((
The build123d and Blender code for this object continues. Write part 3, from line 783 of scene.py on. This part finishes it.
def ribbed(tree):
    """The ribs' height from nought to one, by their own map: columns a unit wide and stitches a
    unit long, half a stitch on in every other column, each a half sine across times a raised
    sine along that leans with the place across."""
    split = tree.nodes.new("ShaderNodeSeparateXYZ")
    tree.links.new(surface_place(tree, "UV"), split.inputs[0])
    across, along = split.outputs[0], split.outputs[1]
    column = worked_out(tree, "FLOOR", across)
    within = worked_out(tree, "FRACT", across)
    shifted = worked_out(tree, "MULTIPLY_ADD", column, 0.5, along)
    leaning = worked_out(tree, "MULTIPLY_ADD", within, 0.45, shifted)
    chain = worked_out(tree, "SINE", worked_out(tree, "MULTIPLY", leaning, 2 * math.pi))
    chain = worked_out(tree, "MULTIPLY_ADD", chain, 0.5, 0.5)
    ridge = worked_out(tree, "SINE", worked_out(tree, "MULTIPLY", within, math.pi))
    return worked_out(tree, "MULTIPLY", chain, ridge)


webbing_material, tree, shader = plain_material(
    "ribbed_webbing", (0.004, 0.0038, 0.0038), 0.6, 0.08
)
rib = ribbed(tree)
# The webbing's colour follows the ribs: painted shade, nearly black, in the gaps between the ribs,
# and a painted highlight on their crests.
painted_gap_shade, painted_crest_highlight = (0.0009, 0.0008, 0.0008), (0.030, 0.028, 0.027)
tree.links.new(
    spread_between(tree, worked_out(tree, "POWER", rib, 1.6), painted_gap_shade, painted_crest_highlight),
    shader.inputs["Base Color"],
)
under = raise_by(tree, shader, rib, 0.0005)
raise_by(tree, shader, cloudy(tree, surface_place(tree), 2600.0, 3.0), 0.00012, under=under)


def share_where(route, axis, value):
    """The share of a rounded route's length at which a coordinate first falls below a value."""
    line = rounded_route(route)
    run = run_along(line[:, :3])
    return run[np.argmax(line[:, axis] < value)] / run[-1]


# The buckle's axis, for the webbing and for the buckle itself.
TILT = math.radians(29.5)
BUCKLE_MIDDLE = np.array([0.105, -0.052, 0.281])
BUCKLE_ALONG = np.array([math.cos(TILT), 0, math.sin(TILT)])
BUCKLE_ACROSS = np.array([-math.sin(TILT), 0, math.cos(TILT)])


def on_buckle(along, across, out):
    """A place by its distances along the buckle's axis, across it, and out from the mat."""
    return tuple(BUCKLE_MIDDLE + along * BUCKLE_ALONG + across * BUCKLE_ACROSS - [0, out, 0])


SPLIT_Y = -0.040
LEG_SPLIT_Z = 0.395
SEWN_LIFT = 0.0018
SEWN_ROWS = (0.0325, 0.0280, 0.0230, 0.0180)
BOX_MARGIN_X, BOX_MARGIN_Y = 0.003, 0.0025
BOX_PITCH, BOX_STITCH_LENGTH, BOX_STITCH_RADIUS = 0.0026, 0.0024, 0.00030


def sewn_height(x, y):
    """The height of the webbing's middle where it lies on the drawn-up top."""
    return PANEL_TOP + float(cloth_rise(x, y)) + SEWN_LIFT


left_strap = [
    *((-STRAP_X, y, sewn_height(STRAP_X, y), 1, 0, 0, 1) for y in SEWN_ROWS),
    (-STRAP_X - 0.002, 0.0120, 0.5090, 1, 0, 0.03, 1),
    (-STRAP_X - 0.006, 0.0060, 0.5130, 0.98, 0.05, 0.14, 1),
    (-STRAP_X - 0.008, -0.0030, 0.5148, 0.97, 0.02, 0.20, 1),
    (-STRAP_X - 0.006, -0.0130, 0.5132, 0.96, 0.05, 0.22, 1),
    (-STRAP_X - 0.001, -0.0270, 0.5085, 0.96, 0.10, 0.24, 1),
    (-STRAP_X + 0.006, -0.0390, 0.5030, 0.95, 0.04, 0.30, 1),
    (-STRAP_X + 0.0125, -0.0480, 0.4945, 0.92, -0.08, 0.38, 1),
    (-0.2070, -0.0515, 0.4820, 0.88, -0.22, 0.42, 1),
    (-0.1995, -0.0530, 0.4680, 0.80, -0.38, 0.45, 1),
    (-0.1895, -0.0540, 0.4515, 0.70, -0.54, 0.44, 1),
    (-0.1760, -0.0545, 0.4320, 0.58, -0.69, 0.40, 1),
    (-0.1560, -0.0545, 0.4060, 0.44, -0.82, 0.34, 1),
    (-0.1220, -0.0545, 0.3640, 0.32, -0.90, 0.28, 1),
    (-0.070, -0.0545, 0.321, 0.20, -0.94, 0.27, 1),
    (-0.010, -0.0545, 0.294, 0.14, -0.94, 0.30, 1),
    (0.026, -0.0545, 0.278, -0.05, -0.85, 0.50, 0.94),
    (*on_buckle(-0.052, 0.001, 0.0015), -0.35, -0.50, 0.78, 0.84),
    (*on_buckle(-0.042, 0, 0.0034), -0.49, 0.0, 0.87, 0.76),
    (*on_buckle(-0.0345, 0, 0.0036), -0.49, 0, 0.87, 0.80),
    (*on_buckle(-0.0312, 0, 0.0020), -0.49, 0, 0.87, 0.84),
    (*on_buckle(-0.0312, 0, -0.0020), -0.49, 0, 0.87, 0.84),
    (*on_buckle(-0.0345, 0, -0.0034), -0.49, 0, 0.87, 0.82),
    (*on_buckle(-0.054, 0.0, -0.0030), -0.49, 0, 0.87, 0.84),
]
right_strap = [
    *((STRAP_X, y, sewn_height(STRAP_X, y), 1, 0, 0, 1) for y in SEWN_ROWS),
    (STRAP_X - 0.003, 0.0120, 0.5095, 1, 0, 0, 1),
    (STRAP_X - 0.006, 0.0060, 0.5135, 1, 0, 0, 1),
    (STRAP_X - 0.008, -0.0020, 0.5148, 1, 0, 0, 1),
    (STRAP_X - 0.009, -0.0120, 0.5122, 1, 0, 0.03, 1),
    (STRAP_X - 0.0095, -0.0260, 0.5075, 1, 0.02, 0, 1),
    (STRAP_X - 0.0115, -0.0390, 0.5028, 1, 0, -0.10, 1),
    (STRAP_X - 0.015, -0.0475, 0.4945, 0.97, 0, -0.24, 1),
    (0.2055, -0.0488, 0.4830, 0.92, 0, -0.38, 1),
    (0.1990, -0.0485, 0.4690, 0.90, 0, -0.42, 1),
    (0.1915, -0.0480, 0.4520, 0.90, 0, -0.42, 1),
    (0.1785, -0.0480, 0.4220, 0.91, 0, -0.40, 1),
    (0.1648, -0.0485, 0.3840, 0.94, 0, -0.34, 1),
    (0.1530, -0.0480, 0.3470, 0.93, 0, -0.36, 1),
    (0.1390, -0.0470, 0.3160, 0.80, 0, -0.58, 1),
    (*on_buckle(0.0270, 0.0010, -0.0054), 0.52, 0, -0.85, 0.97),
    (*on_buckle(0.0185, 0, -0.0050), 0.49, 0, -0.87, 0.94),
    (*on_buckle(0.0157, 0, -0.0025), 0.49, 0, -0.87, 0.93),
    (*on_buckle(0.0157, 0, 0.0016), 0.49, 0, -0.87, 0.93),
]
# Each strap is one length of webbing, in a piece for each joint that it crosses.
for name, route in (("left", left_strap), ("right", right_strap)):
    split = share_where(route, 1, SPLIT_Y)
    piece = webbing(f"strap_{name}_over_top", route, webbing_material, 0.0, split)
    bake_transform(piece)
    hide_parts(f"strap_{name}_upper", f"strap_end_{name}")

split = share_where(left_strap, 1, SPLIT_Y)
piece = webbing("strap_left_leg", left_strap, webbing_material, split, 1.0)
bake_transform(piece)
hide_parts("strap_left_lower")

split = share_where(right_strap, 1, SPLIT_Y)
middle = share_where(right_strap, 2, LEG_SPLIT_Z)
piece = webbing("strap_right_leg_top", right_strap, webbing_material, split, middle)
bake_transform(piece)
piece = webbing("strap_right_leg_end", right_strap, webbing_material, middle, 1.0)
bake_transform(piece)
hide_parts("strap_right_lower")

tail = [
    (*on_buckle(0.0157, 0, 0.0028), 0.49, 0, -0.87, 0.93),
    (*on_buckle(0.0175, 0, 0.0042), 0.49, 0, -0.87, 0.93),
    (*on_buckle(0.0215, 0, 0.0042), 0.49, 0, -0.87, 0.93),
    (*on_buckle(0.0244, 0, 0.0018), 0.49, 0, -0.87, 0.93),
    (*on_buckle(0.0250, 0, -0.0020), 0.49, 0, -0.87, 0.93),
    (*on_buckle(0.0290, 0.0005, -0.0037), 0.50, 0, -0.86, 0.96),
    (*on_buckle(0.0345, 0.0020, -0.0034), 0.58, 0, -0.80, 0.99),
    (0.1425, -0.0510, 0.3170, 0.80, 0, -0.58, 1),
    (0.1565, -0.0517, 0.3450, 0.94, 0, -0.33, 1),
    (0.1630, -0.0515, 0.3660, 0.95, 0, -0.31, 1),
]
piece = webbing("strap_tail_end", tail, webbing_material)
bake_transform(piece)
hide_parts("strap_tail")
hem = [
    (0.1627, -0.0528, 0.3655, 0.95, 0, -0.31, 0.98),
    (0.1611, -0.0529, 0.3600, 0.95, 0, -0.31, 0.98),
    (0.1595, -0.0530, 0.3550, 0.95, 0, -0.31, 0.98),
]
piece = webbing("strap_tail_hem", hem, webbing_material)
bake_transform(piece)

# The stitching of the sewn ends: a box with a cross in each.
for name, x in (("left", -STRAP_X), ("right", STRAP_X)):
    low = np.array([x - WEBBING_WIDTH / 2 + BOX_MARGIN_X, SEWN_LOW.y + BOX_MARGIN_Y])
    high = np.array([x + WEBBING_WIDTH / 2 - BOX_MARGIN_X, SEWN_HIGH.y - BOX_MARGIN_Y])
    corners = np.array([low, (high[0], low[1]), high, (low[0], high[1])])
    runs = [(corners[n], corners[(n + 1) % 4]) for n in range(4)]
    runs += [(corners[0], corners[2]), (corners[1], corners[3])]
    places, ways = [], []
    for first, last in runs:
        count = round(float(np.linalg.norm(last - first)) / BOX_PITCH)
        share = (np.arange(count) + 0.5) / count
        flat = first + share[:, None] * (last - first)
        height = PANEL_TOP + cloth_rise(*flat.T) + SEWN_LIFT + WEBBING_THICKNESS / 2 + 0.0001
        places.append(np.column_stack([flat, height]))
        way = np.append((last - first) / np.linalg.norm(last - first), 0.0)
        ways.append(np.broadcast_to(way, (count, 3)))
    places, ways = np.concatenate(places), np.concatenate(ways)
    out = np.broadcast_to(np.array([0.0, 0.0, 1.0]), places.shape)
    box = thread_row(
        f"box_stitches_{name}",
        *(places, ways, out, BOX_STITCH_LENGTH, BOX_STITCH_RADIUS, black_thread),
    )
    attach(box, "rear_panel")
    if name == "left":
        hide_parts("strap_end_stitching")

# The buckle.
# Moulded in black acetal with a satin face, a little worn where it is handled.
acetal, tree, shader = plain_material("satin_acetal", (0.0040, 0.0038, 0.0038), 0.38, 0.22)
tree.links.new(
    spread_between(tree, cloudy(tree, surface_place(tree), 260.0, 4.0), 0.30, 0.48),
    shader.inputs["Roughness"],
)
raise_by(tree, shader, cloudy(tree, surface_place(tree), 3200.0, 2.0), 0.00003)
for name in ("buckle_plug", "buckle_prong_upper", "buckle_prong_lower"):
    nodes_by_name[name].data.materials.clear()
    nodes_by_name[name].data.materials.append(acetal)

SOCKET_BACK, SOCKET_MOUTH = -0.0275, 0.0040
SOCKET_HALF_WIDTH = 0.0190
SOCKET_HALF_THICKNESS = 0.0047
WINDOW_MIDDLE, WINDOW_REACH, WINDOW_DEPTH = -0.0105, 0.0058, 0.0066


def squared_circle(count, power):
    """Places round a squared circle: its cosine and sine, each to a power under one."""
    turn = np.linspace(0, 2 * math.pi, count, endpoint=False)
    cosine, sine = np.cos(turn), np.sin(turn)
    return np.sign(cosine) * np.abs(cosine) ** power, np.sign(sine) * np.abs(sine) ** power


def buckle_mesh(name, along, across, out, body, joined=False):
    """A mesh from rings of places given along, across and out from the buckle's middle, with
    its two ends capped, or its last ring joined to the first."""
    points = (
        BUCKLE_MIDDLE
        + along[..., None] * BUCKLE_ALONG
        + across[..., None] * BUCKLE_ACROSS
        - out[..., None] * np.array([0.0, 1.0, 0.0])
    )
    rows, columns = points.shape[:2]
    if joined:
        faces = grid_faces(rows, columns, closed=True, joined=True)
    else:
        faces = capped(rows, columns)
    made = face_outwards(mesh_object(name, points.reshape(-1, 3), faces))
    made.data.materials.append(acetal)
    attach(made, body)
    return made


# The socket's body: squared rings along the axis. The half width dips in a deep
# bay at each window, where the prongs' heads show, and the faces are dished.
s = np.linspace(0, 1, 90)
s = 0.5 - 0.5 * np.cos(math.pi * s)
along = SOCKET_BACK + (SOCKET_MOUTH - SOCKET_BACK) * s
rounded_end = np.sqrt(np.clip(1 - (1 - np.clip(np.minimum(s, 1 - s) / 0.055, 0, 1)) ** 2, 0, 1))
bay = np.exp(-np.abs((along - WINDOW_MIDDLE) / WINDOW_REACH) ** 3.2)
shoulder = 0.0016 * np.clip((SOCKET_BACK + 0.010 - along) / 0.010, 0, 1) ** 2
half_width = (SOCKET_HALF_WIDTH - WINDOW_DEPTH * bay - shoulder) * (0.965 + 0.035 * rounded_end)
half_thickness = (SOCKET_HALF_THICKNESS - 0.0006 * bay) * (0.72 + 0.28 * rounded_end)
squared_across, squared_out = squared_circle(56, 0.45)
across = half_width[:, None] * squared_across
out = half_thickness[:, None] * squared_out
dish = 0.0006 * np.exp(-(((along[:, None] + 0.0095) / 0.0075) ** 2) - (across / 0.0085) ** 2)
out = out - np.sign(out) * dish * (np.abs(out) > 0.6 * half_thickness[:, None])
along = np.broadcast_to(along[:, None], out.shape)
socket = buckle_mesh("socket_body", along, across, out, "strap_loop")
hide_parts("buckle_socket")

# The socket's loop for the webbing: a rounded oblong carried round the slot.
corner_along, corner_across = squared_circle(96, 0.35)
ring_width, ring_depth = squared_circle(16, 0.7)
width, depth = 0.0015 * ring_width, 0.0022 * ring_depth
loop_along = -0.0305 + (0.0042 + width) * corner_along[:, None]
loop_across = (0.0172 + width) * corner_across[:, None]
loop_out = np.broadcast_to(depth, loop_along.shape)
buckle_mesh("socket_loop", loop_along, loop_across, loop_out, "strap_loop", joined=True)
))
_YOUR GOAL_.
State the count of lines holding the string "from" in the listing above, and nothing else.

_THE REPLY_.
4